A good question popped up in yesterday’s Lattice webinar hosted by Monster.com, the online recruiting supersite: Are lattices mainly relevant for a slow-growth economy, or will they evaporate once economic recovery truly takes hold?
Lattices are here to stay. Here’s why.
The traditional ‘ladder’ rewards managing vertical relationship. Your boss manages you. You manage your boss. You manage your subordinates. Your subordinates manage you. But peer relationships are the currency of the connected economy. From social media to peer lending to peer services, such as Air BnB, economic relationships are realigning over. Career relationships must follow suit, tapping a whole new arena of peer power for networking and growth.

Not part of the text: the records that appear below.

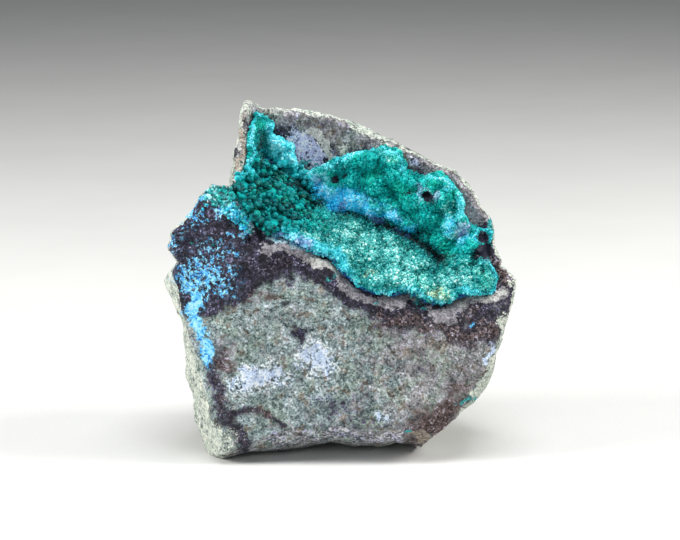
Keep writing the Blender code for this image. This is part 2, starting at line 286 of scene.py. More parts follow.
@dataclass(frozen=True)
class FacePlane:
    """How the plane of the front face stands in the world.

    It leans back by `lean` degrees. A point further out is drawn towards the middle of the view in
    proportion, because the sizes on the face are as seen from `view_distance`.
    """

    lean: float = 12.0
    foot_height: float = 1.2
    middle_depth: float = 11.2
    view_centre: float = 26.8
    view_distance: float = 359.0

    def to_world(self, across: Array, up: Array, out: Array) -> Array:
        """Turn places on the face into the world's metres.

        Args:
            across, up, out: Millimetres to the right, up along the face and out of it.

        Returns:
            Array: One row of x, y and z for each place.
        """
        nearness = 1.0 - out / self.view_distance
        across = across * nearness
        up = self.view_centre + (up - self.view_centre) * nearness
        angle = math.radians(self.lean)
        depth = up * math.sin(angle) - out * math.cos(angle) - self.middle_depth
        height = up * math.cos(angle) + out * math.sin(angle) - self.foot_height
        return np.stack([across, depth, height], axis=-1) * MM

    def out_of_face(self) -> Vector:
        """Direction in which the face looks, in the world."""
        angle = math.radians(self.lean)
        return Vector((0.0, -math.cos(angle), math.sin(angle)))


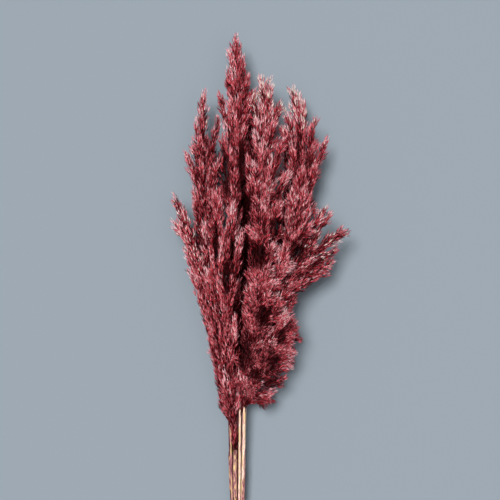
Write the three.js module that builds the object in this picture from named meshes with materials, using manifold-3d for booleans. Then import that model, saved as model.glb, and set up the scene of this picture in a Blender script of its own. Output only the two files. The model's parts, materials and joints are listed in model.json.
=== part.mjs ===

The next era of growth won’t be like the last one. Organizations will have to quickly muster teams, and the teams that can get products to market first and best will be comprised of multi-faceted individuals. Sure, you’ll still need some tech geniuses, but those tech geniuses will be worth more if they also have a working knowledge of marketing and customer service. Lateral rotations within teams will become a key career driver; that’s how individuals will plot and pursue their next positions — lateral or not.
Employers like Chubb Insurance, represented for the Monster webinar by AVP of diversity and inclusion Sabrina McCoy, have handed career direction to employees, asking them to find and win lateral developmental moves as well as traditional promotions. Once that power is delegated, companies can’t take it back.
The future is latticed. Lattice….or let go.